Other Nearby Attractions
If you’re going to come all the way down to Kagoshima, it would probably be wise to schedule a few more adventures than just a trip to Sengan-en. As impressive as the gardens are, there are many additional tourism options within the prefecture. Unfortunately, most of the cool spots require a rental car. While public transportation exists in some form, it is both challenging to understand and infrequent. This is a double whammy that is often simply too much hassle for foreign tourists. Because of this, I highly recommend that you suck it up and rent a car for the duration of your stay in Kagoshima.
Anyway, here are two suggestions to get you started…
Kirishima is volcanic mountain range that has some killer hot springs. The mountains sit on the border of Miyazaki and Kagoshima and play an important role in the founding of Japan. They are said to be the site where the god Ninigi-no-Mikoto, the grandson of the sun goddess, was sent to rule over the earth and establish the imperial bloodline. This lore is celebrated at the nearby Kirishima Jingu (pictured above) which was made way back during the Muromachi period (1336–1573). In addition to its deep roots and amazing hot springs, Kirishima also proves to be an amazing trek for outdoor enthusiasts who are itching for a spiriting hike across volcanic landscapes.

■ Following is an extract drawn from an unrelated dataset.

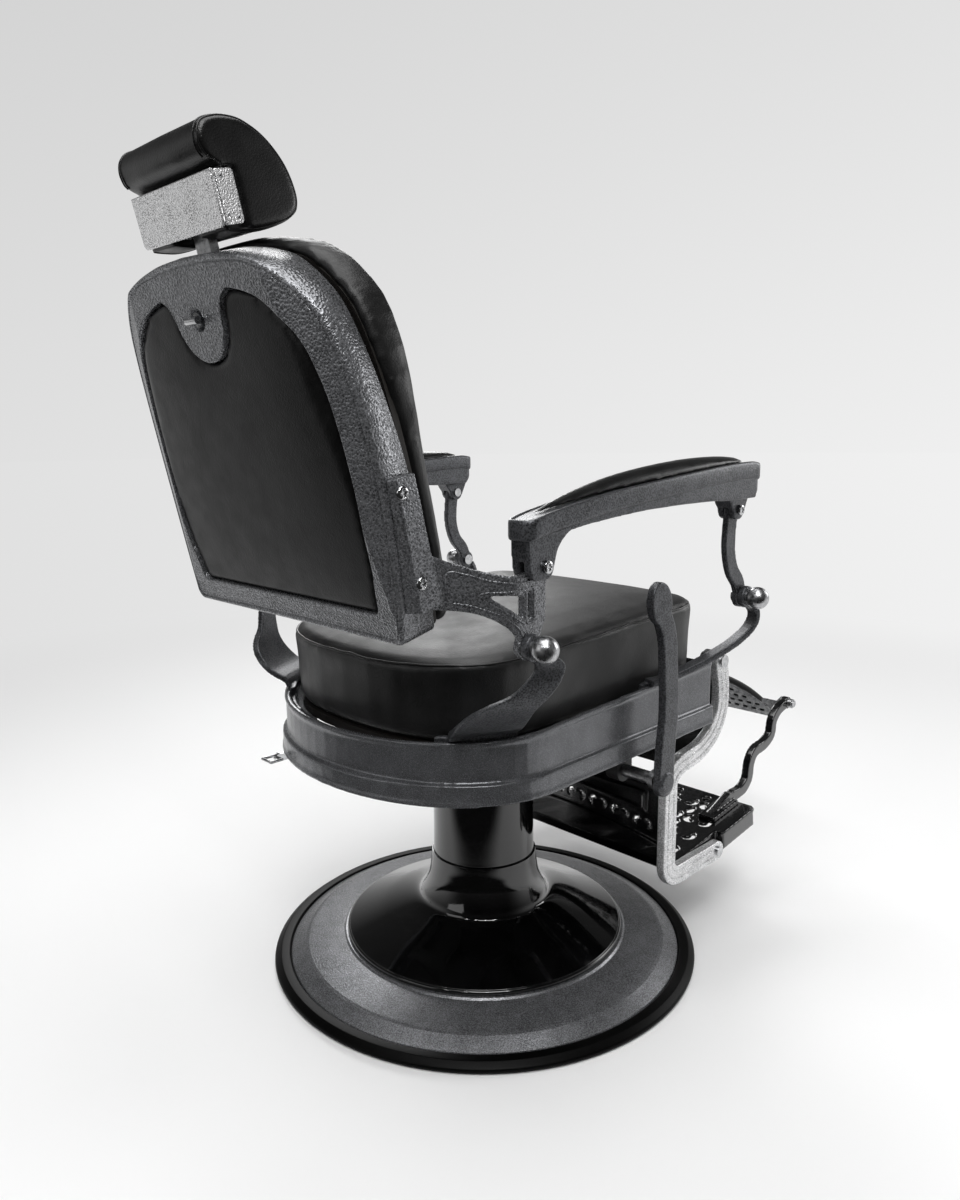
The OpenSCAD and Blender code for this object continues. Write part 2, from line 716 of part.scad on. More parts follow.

Ever wanted to check out an active volcano? Well here’s your chance. After exploring Sengan-en, you can easily hop a ferry out to Sakurajima, the symbol of Kagoshima prefecture. Travelers visiting Sakurajima will find many attractions just around its Ferry Terminal, including hot springs and foot baths, a collection of short hiking trails, and an information center. Note that if you’d like to explore more of the volcano, you’ll need to travel across the bay with your rental car.